-- AIM --
Extract every line of the material below and reproduce it faithfully.
[Start of EXTRACTED MATERIAL]
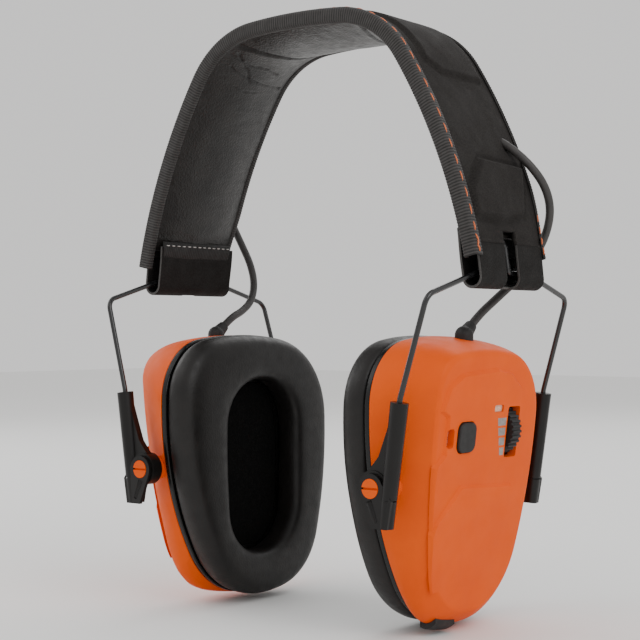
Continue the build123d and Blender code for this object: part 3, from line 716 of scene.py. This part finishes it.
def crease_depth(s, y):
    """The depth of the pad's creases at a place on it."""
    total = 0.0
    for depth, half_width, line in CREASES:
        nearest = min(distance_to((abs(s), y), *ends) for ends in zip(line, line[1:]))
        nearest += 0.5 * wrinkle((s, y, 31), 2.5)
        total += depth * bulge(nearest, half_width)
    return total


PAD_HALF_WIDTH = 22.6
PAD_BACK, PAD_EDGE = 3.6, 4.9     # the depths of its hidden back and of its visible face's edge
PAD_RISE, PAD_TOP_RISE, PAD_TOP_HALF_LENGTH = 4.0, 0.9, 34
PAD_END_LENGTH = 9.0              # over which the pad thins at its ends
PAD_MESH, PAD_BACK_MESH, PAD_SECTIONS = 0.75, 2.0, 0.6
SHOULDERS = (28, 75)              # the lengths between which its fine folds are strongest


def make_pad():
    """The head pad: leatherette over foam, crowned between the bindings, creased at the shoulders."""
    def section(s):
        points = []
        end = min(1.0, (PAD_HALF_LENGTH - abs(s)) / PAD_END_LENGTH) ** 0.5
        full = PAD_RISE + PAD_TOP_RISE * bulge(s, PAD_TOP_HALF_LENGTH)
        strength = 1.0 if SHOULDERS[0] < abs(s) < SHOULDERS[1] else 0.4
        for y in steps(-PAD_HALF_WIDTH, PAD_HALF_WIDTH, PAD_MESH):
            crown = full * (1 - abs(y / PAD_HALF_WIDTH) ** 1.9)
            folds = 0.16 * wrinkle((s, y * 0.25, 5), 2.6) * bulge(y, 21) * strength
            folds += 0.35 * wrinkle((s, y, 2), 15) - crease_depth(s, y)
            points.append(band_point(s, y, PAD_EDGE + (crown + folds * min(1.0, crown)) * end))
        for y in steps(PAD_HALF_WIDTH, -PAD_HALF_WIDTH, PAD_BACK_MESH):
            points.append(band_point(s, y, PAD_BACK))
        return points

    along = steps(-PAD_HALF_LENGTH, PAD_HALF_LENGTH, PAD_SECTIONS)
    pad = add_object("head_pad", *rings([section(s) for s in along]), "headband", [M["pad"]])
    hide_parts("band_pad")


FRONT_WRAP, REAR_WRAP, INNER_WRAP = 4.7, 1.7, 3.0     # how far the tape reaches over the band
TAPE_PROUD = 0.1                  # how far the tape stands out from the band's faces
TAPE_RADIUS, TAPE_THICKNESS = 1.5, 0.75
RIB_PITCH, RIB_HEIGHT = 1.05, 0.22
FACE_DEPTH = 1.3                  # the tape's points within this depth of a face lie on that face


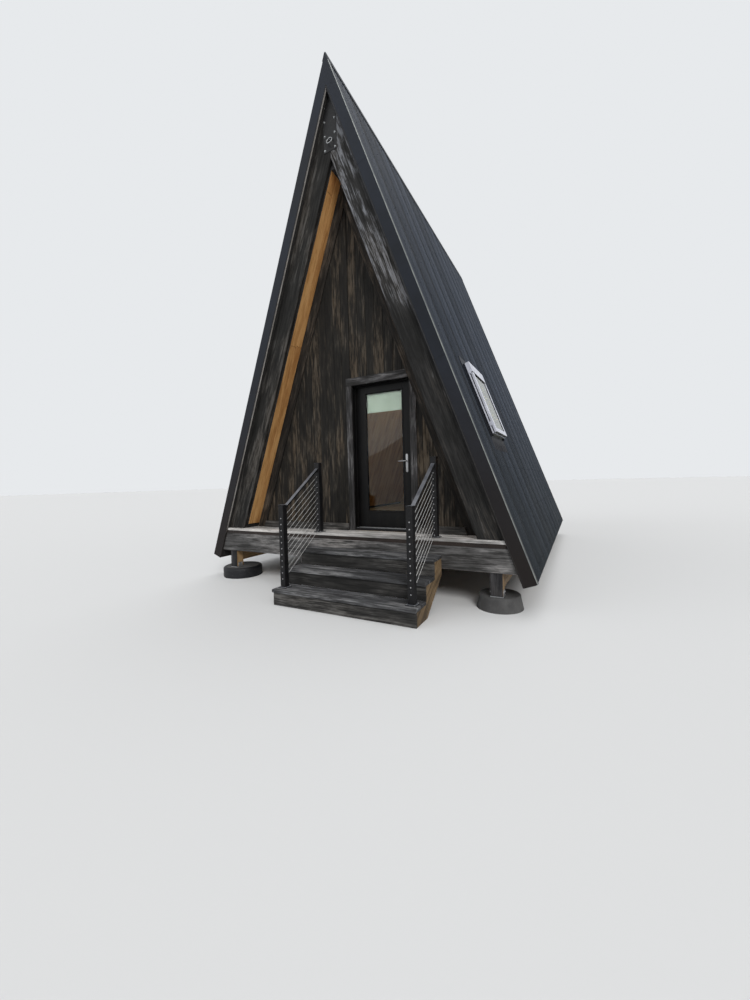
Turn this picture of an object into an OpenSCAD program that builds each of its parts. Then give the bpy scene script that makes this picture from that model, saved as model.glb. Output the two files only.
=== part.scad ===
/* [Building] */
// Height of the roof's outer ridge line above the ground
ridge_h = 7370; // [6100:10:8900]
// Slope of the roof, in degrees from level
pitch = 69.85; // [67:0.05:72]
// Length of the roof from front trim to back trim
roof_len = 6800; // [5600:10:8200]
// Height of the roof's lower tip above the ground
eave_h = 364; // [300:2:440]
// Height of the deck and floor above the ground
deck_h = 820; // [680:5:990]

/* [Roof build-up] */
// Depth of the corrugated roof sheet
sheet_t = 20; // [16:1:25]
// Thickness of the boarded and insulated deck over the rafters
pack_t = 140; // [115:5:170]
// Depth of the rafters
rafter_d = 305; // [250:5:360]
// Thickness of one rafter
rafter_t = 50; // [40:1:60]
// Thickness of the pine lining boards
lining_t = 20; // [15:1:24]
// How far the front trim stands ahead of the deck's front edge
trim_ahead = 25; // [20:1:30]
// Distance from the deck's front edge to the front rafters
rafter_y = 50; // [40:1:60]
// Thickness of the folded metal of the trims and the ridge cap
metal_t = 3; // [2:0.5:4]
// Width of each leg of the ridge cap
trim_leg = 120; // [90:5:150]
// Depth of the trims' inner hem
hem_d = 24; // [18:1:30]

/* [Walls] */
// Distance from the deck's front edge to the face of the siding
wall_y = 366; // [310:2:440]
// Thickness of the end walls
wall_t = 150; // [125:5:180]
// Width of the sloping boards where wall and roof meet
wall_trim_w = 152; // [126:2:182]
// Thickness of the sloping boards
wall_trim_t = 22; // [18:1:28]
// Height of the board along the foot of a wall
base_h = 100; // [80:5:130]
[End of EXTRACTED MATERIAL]
-- FINISHED TASK --
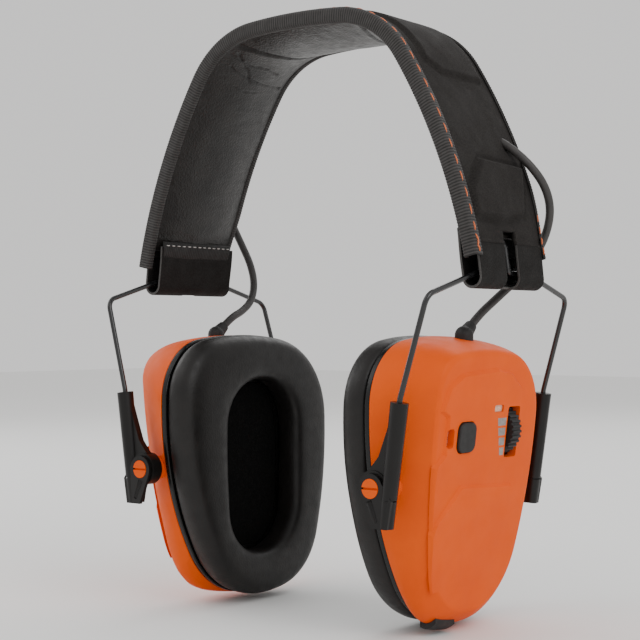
Continue the build123d and Blender code for this object: part 3, from line 716 of scene.py. This part finishes it.
def crease_depth(s, y):
    """The depth of the pad's creases at a place on it."""
    total = 0.0
    for depth, half_width, line in CREASES:
        nearest = min(distance_to((abs(s), y), *ends) for ends in zip(line, line[1:]))
        nearest += 0.5 * wrinkle((s, y, 31), 2.5)
        total += depth * bulge(nearest, half_width)
    return total


PAD_HALF_WIDTH = 22.6
PAD_BACK, PAD_EDGE = 3.6, 4.9     # the depths of its hidden back and of its visible face's edge
PAD_RISE, PAD_TOP_RISE, PAD_TOP_HALF_LENGTH = 4.0, 0.9, 34
PAD_END_LENGTH = 9.0              # over which the pad thins at its ends
PAD_MESH, PAD_BACK_MESH, PAD_SECTIONS = 0.75, 2.0, 0.6
SHOULDERS = (28, 75)              # the lengths between which its fine folds are strongest


def make_pad():
    """The head pad: leatherette over foam, crowned between the bindings, creased at the shoulders."""
    def section(s):
        points = []
        end = min(1.0, (PAD_HALF_LENGTH - abs(s)) / PAD_END_LENGTH) ** 0.5
        full = PAD_RISE + PAD_TOP_RISE * bulge(s, PAD_TOP_HALF_LENGTH)
        strength = 1.0 if SHOULDERS[0] < abs(s) < SHOULDERS[1] else 0.4
        for y in steps(-PAD_HALF_WIDTH, PAD_HALF_WIDTH, PAD_MESH):
            crown = full * (1 - abs(y / PAD_HALF_WIDTH) ** 1.9)
            folds = 0.16 * wrinkle((s, y * 0.25, 5), 2.6) * bulge(y, 21) * strength
            folds += 0.35 * wrinkle((s, y, 2), 15) - crease_depth(s, y)
            points.append(band_point(s, y, PAD_EDGE + (crown + folds * min(1.0, crown)) * end))
        for y in steps(PAD_HALF_WIDTH, -PAD_HALF_WIDTH, PAD_BACK_MESH):
            points.append(band_point(s, y, PAD_BACK))
        return points

    along = steps(-PAD_HALF_LENGTH, PAD_HALF_LENGTH, PAD_SECTIONS)
    pad = add_object("head_pad", *rings([section(s) for s in along]), "headband", [M["pad"]])
    hide_parts("band_pad")


FRONT_WRAP, REAR_WRAP, INNER_WRAP = 4.7, 1.7, 3.0     # how far the tape reaches over the band
TAPE_PROUD = 0.1                  # how far the tape stands out from the band's faces
TAPE_RADIUS, TAPE_THICKNESS = 1.5, 0.75
RIB_PITCH, RIB_HEIGHT = 1.05, 0.22
FACE_DEPTH = 1.3                  # the tape's points within this depth of a face lie on that face


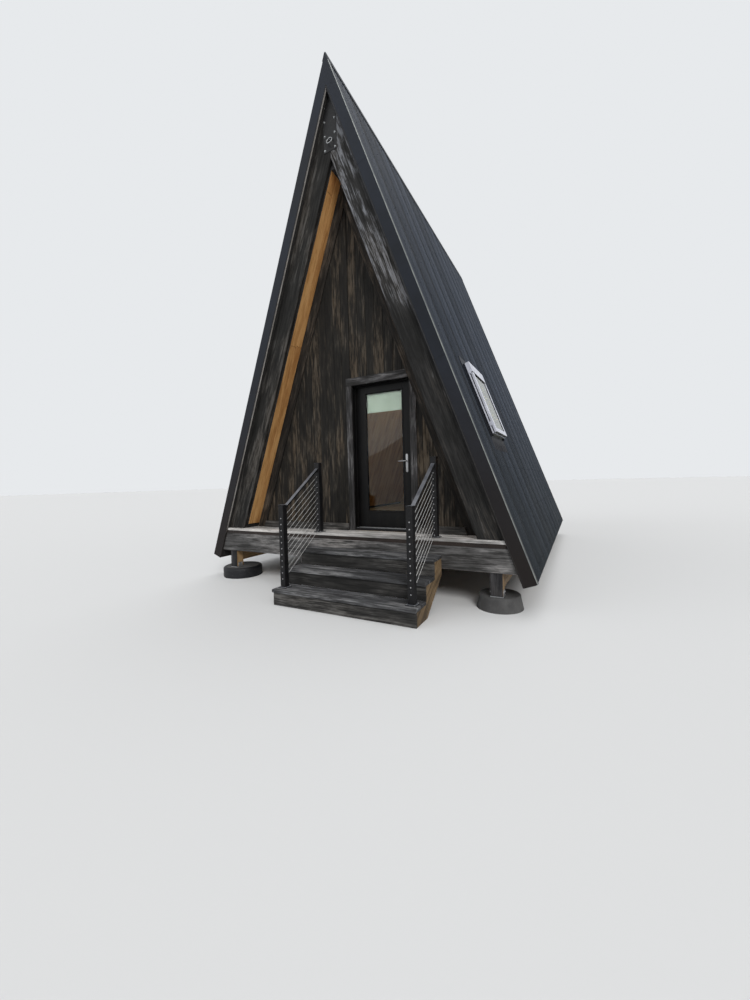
Turn this picture of an object into an OpenSCAD program that builds each of its parts. Then give the bpy scene script that makes this picture from that model, saved as model.glb. Output the two files only.
=== part.scad ===
/* [Building] */
// Height of the roof's outer ridge line above the ground
ridge_h = 7370; // [6100:10:8900]
// Slope of the roof, in degrees from level
pitch = 69.85; // [67:0.05:72]
// Length of the roof from front trim to back trim
roof_len = 6800; // [5600:10:8200]
// Height of the roof's lower tip above the ground
eave_h = 364; // [300:2:440]
// Height of the deck and floor above the ground
deck_h = 820; // [680:5:990]

/* [Roof build-up] */
// Depth of the corrugated roof sheet
sheet_t = 20; // [16:1:25]
// Thickness of the boarded and insulated deck over the rafters
pack_t = 140; // [115:5:170]
// Depth of the rafters
rafter_d = 305; // [250:5:360]
// Thickness of one rafter
rafter_t = 50; // [40:1:60]
// Thickness of the pine lining boards
lining_t = 20; // [15:1:24]
// How far the front trim stands ahead of the deck's front edge
trim_ahead = 25; // [20:1:30]
// Distance from the deck's front edge to the front rafters
rafter_y = 50; // [40:1:60]
// Thickness of the folded metal of the trims and the ridge cap
metal_t = 3; // [2:0.5:4]
// Width of each leg of the ridge cap
trim_leg = 120; // [90:5:150]
// Depth of the trims' inner hem
hem_d = 24; // [18:1:30]

/* [Walls] */
// Distance from the deck's front edge to the face of the siding
wall_y = 366; // [310:2:440]
// Thickness of the end walls
wall_t = 150; // [125:5:180]
// Width of the sloping boards where wall and roof meet
wall_trim_w = 152; // [126:2:182]
// Thickness of the sloping boards
wall_trim_t = 22; // [18:1:28]
// Height of the board along the foot of a wall
base_h = 100; // [80:5:130]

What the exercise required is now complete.